2. The Treasurer shall collect and deposit all Association monies in a local Virginia bank that is a member of the FDIC.
3. The annual budget shall be submitted by the Treasurer, at the September meeting of the corporation, for the approval of the membership. Approval of said budget shall constitute authorization for disbursements in the manner and for the purposes therein set forth. Except as provided herein, all other disbursements shall first be approved by the membership. All disbursements shall be made by the Treasurer and approved by the Board. The Board of Directors is authorized to approve necessary disbursements to issue official notices of special meetings.
Article IX. Meetings.
1. The annual meeting of the members of the corporation shall be held during the month of May.
2. Regular meetings of the membership shall be held at least five (5) times per year between September and June, on the first Tuesday of the month at 7:30 p.m. except when otherwise notified.
3. Except as otherwise provided herein, decision on all matters brought before the membership shall be determined by a majority vote of the members present and voting; provided that a quorum of fifteen (15) members is present.
1. Special meetings of the membership may be called by the president or the Board of Directors.
2. A special meeting of the membership shall be called within fourteen (14) days upon the written petition subscribed by fifteen (15) members submitted to the President or the Board of Directors.

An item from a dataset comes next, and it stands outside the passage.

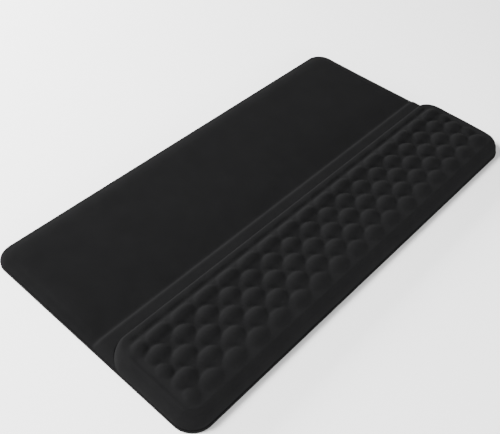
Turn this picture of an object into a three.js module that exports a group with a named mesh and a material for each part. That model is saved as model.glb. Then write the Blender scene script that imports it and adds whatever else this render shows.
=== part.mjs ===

3. email or posted notice of any special meeting shall be given to the membership at least ten (10) days prior to the date of such meeting. Said notice shall state the place, day, hour and purpose of such meeting.
C. Procedure at Meetings.
Unless in conflict with the Bylaws, all meetings of the Board of Directors and of the membership shall be conducted in accordance with the latest edition of Roberts Rules of Order.
Article X. Official Notice.
A. Official notice of any membership meeting must be in writing, state the place, day and hour of the meeting and may be given:
1. By delivery of a newsletter to each household at least ten (10) days prior to the date of said meeting, or
2. By US mail, email, or a posted copy of the email at the library, a copy thereof at least ten (10) days prior to the date of said meeting.
3. Meeting date signs to be posted at entrances of Pimmit Hills three (3) days before meeting.
Article XI. Amendment of Bylaws.
These Bylaws may be amended by a two-thirds vote of the members present and voting at any meeting, provided the proposed amendment shall have been submitted in writing, proposed and seconded at a previous regular meeting of the membership, and provided further that a copy of the proposed amendment shall be delivered or published as provided in Article X not less than ten (10) nor more than fifty (5O) days prior to the date of the meeting. Amendments shall be effective when adopted.
Article XII. Dissolution.
In the event of the dissolution of this corporation or in the event it shall cease to carry out the objects and purposes herein set forth, all property and assets of the corporation shall be distributed to a charitable organization. Under no circumstances shall any of the property and assets of this corporation during its existence and/or upon its dissolution be distributed to any officer, member or subsidiary of this corporation.